MEVCUD-U MEÇHUL

ZÂTININ BİLİNMEZLİĞİ

Her şey Allah’ın mülkü ve mahlûku. Akıl ise o her şeyden sadece bir şey. Ve her mahlûk gibi, o da mahdut, sınırlı.

Henüz bir hücreyi bile tam olarak izah edememiş, genin şifrelerini çözememiş. Öte yandan galaksilere sınır biçememiş, semanın azametini rakamlara dökememiş.

Akıl nedir? Nasıl çalışır? Duyu organlarıyla edindiği bilgileri nasıl yoğurur? Hâfızadan nasıl yardım alır? Elde ettiği neticeleri hâfızaya ne ile gönderir?

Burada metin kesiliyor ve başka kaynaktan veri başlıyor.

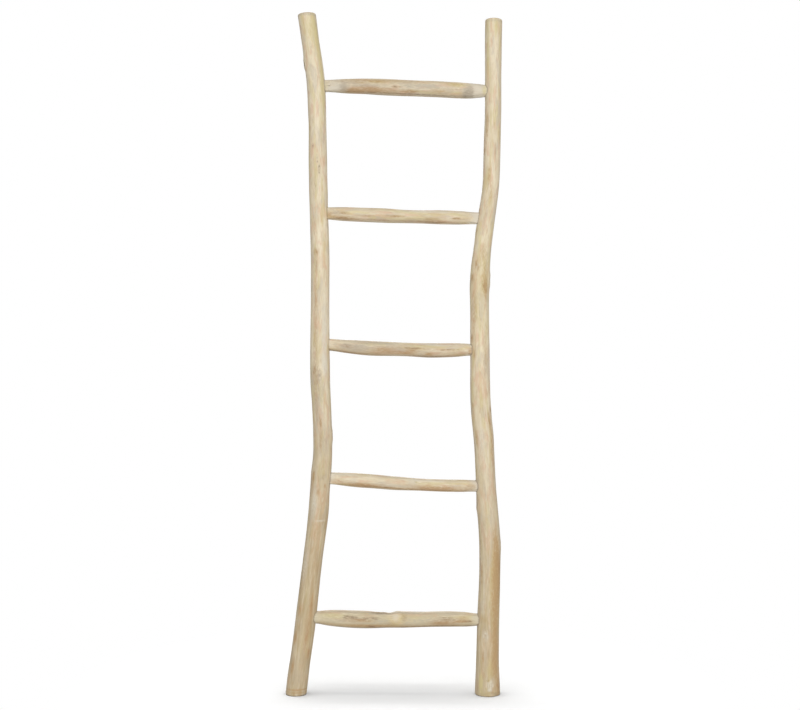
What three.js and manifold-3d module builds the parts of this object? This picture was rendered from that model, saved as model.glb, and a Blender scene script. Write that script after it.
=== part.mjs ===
// A rustic towel ladder. Two peeled branches are the rails and five thinner ones are the rungs. Each rung
// is whittled at both ends to a round tenon, which sits in a blind socket bored in the rail, and a nail
// driven in from behind locks it. Millimetres, +Z up, seen from -Y, with the wall on the +Y side.
import * as THREE from "three";
import { mergeVertices } from "three/addons/utils/BufferGeometryUtils.js";
import Module from "manifold-3d";

const wasm = await Module();
wasm.setup();

// Ladder
const LADDER_HEIGHT = 1500; // floor to the middle of the left rail's sawn top
const RIGHT_RAIL_DROP = 12; // the right rail is sawn off this much lower
const RAIL_SPREAD = 368; // between the straight lines that the two rails sway about
const RAIL_DIAMETER = 42;
const RUNG_DIAMETER = 33;
const BOTTOM_RUNG_HEIGHT = 167; // floor to the bottom rung
const HORN_LENGTH = 164; // top rung to the top of the left rail

// Joints
const TENON_DIAMETER = 26;
const TENON_LENGTH = 24; // how far a tenon reaches into its rail
const TENON_CHAMFER = 1.5;
const WHITTLED_LENGTH = 9; // over which a rung narrows to its tenon
const JOINT_CLEARANCE = 0.3; // all round a tenon and a nail
const NAIL_LENGTH = 25;
const NAIL_DIAMETER = 2.2;
const NAIL_POINT = 3;
const NAIL_HEAD_DIAMETER = 5;
const NAIL_HEAD_THICKNESS = 1.2;
const NAIL_SET = 0.5; // how far its head is sunk below the rail's back

// Surface of the branches
const END_ROUNDING = 3; // worn edge of a sawn end
const RAIL_OVAL = 0.5; // how far a section departs from a circle
const RUNG_OVAL = 0.6;
const OVAL_TURNS = 0.8; // of the oval, from one end of a branch to the other
const TOP_CUT_REACH = 40; // length of rail over which its rings tip to meet the saw cut

// How finely the branches are drawn
const RAIL_SIDES = 18;
const RUNG_SIDES = 16;
const RING_STEP = 20;
const END_RINGS = 3;
const SOCKET_SIDES = 20;
const NAIL_SIDES = 10;

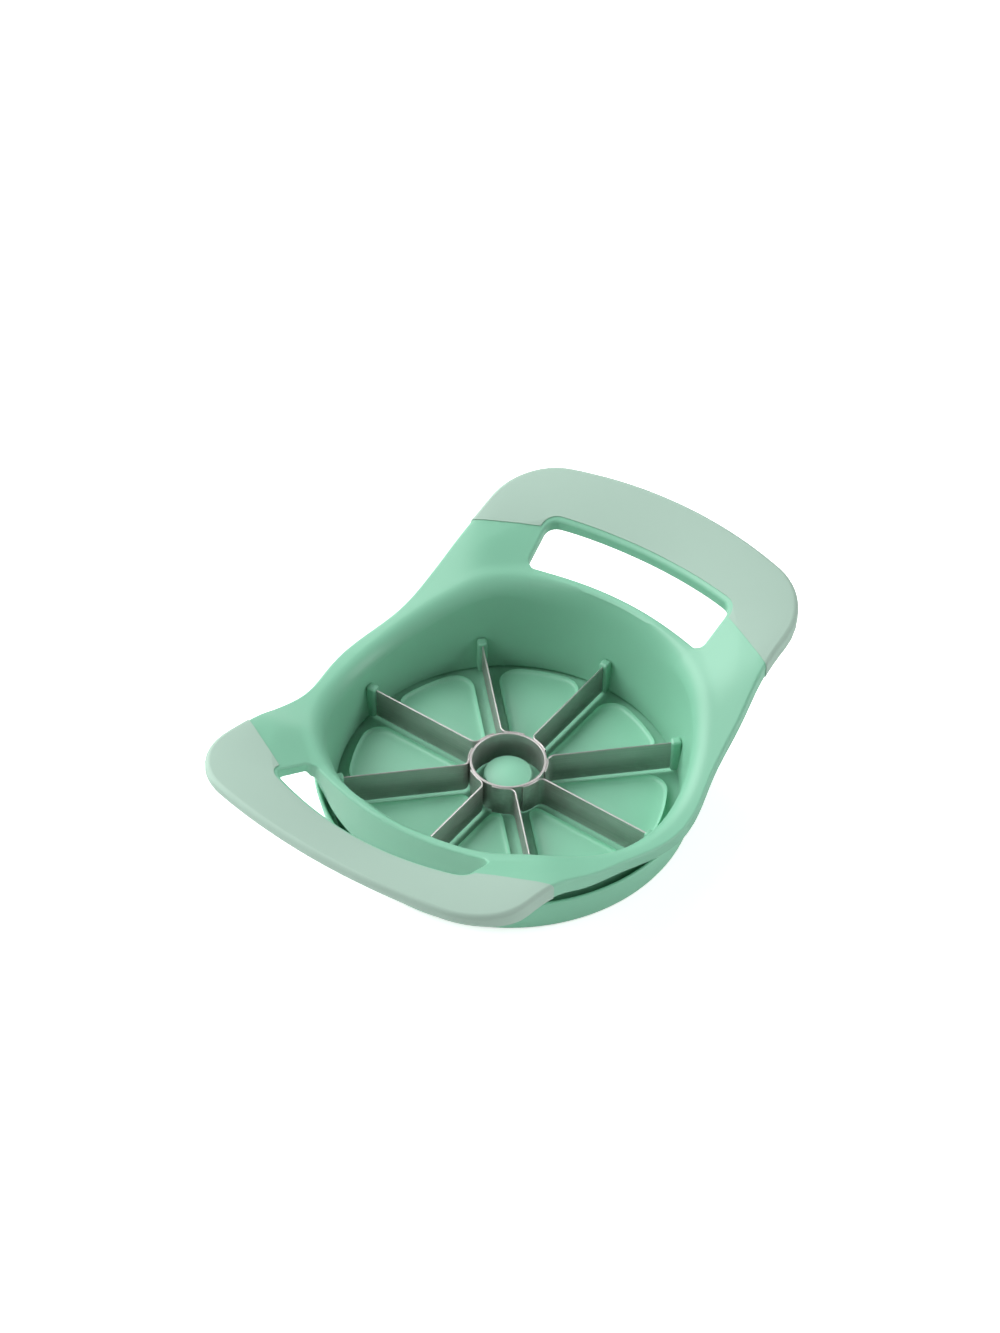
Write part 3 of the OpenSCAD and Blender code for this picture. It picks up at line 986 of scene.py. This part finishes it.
smooth(pad, degrees=40)
join(tray, [plug, *eight_round(pad, "pad")])
print("tray with pads:", len(tray.data.polygons), "faces")

# %% [markdown]
# ## The core ring
# A thin steel band with eased edges, whose lower edge is ground sharp. A bent strip would show where
# its ends meet, so the band is spun from its section.

# %% Turn the core ring
BLADE_Z, BLADE_TOP, EDGE_H = 2.3, 13.7, 1.2
RING_R, RING_T, RING_EASE, RING_GRIND = 12.0, 0.8, 0.15, 0.35
inner = RING_R - RING_T
ring_section = [
    (inner, BLADE_Z + EDGE_H), (inner, BLADE_TOP - RING_EASE), (inner + RING_EASE, BLADE_TOP),
    (RING_R - RING_EASE, BLADE_TOP), (RING_R, BLADE_TOP - RING_EASE), (RING_R, BLADE_Z + EDGE_H),
    (RING_R - RING_GRIND, BLADE_Z), (inner + RING_GRIND, BLADE_Z), (inner, BLADE_Z + EDGE_H)]
core = draw_profile("core_band", [(x, 0, z) for x, z in ring_section])
lathe(core, 128)
smooth(core, degrees=40)
print("core_band faces:", len(core.data.polygons))

# %% [markdown]
# ## The blades
# Each blade is a strip of sheet steel. Its section, with eased top edges and a ground lower edge, is
# extruded from the post to the core, spun round a tight bend, and spun on along the ring as a foot.
# A spin keeps the strip's section the same all along the bend.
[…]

Bu ve benzeri nice sorulara insanoğlu cevap bulmuş değil.

Aslında aklın kendi mahiyetini bilmemesi, insan için büyük bir irşad kapısı, büyük bir hidayet vesilesidir. “Henüz kendini lâyıkınca bilmeyen bir âletin öncülüğüne fazla güvenilmez” diye bir ikaz işaretidir.

Hiçbir akıl kendi mahiyetini bilemez ve yine hiçbir akıl kendi varlığından şüphe etmez. Bu gerçeği iyi değerlendiren insanlar, Allah’ın varlığına yakinen inandıkları gibi, O’nun mukaddes zatını da “bilinmez” olarak bilirler.

Bu içeriği faydalı buldunuz mu?
Yükleniyor...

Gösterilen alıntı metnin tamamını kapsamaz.